On May 31, 2006, Plaintiff met with Bernadette Henriott, Director of Student Support Services, for about 45 minutes. Henriott was a complaint manager for sexual harassment complaints. Based upon the information Plaintiff relayed, Henriott did not believe that Rodewald's actions constituted sexual harassment. Henriott testified that she reported her finding to DeZwaan. DeZwaan concluded that, even accepting all of Plaintiff's allegations as true, Rodewald's actions could not reasonably be considered to be offensive or harassing. On June 19, 2006, DeZwaan sent Plaintiff a letter. The letter stated:
At this point in time I find no evidence of definitive, overt sexual harassment stemming from Mr. Rodewald's interactions with you. It is clear, however, that you were caused to feel uncomfortable when in Mr. Rodewald's presence on certain occasions, thus I have taken specific steps in an effort to assure your safety and security as a continuing employee of the Bourbonnais Elementary School District. On the afternoon of Friday, May 12, 2006, I met with Mr. Rodewald in the presence of School Board president, Mr. Mark Regal. When we met I explained your complaint and advised Mr. Rodewald to take the matter seriously. At the meeting I issued a directive to Mr. Rodewald regarding any behaviors that might in any way be construed as sexual harassment. I further advised that he should remove himself from the District communications committee, advised that he should no longer go to the Robert Frost School, even though recognizing that he wife was employed there, and suggested that only the most professional and socially acceptable conversation should occur with you in the future, only when necessary, and only in the context of other responsible onlookers. Finally, he was advised that he should not discuss this matter with you or attempt to gain understanding from you with regard to the reported harassing behaviors.

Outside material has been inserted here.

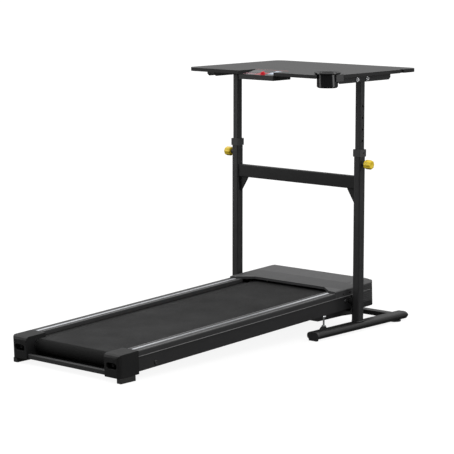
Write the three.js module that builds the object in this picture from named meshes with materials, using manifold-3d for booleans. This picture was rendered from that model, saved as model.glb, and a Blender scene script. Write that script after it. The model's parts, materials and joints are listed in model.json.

DeZwaan ended the letter by advising Plaintiff to contact the incoming superintendent or Henriott if she had future interactions with Rodewald that she considered to be of a harassing nature.
Plaintiff's employment contract with the District was renewed for the 2006-2007 school year and Plaintiff was offered a salary increase to $73,320. In August 2006, Plaintiff advised the District that she had taken a position as a principal at the St. George School District, where her husband was superintendent. Her salary at the St. George School District was $78,000. This salary was based upon a 12 month contract. The District hired Daniel Chamernick to act as interim/acting principal of Robert Frost Elementary School for 2006-2007 school year. Chamernick was paid a salary of $73,320.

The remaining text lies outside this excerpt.